Publishers already have to be highly agile and responsive to news developments when it comes to advertiser content. We frequently have takeovers booked on our home page and monitor unfolding issues to issue alerts if a major incident relevant to the brand happens, such as an airline and a plane crash. In this case, we offer to move the takeover to another section or day. 

Not all clients take this option. Some see the benefit of increased news-driven traffic to be of higher value than any concerns over association with ‘hard’ news. They often receive a huge uplift in traffic and engagement as a result. Often these news stories have a significant impact on the world, with the biggest audiences and the greatest engagement levels. Currently, these positives are overlooked due to fear of consumer backlash, when it is very possible to engage with news content in a more limited way without facing brand incidents, through products like homepage or news takeovers, and news CPM campaigns.  

Accessing highly engaged audiences

We are the UK’s most engaged publisher, and news is our most engaged area, by far. News attracts higher volumes of audiences, and those consumers also have significantly longer dwell times on articles. Analysing across 30 days' engagement, news achieves an average of one minute 39 seconds per article. It’s only natural that many publishers would love to connect clients to highly interested users reading these pieces, and demonstrate the sheer power of this increased engagement and uplift.

Speaking of the users, multiple research studies have found that they do not connect hard news with the advertisers appearing alongside articles. Stagwell’s latest research study discovered that advertising next to news on politically sensitive or potentially inflammatory topics (such as the Middle East, crime, Nigel Farage, Sir Keir Starmer, or inflation) scored a 66% when assessed across brand favourability, purchase consideration, and wider brand perception metrics. Ads on ‘brand safe’ sports and entertainment content delivered only one percentage point higher. This underlines that, when approached correctly, news sponsorships or data-enabled premium display options could run with a category exclusion set to the highest threshold with little to no risk of brand damage from the perspective of the user. 

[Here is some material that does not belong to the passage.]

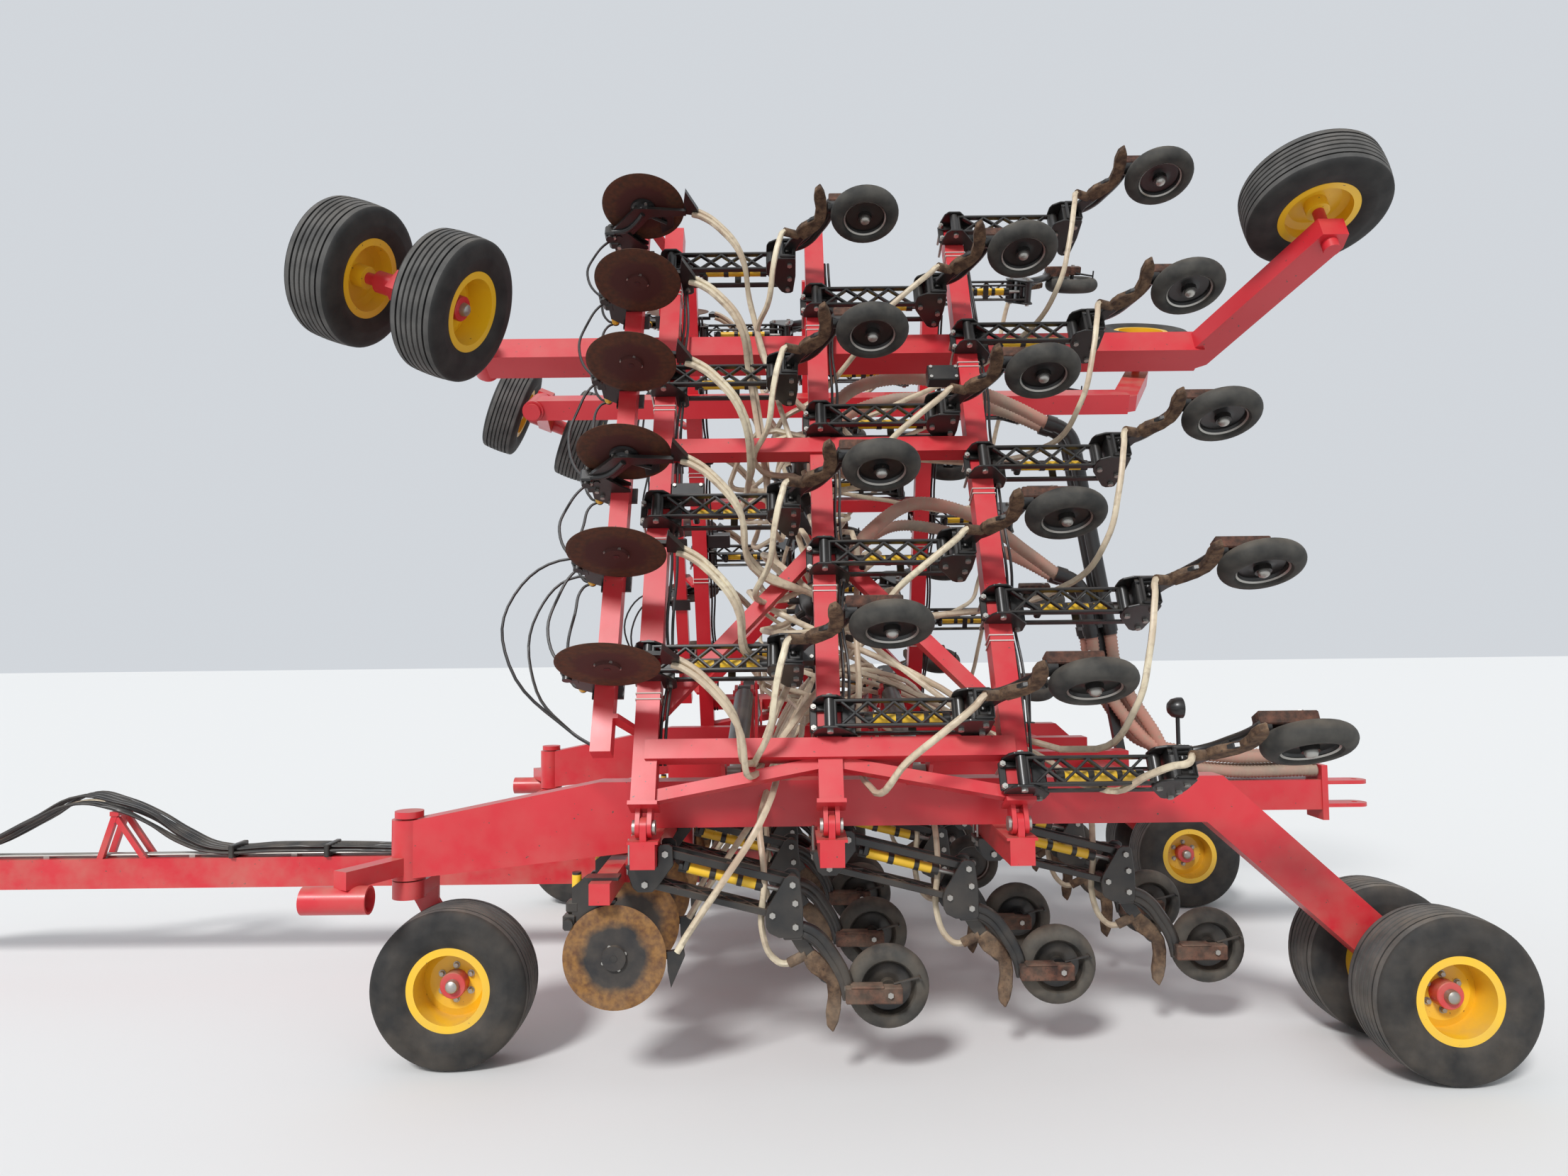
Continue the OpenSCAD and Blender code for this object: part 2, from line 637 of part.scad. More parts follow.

When advertising alongside major stories is seriously curtailed, news journalism becomes subsidised by other sections such as showbiz and sport. This needs to change. Advertising next to hard news does not imply support of terrorist organisations or criminal behaviour. However, it is supporting the journalists who write about vitally important issues. Instead of seeing the whole news landscape as potentially high-risk, the perspective of brand suitability specifies clear ‘no go’ areas, while capitalising on the broader potential and engagement from this highly engaging content. 

Advertisers who choose to be braver, bolder, and support quality, regulated news journalism will not only stand out from the pack. In an attention economy, breaking news both commands and keeps user engagement. Restricting campaign scope to only certain content topics is advertising with the brakes on.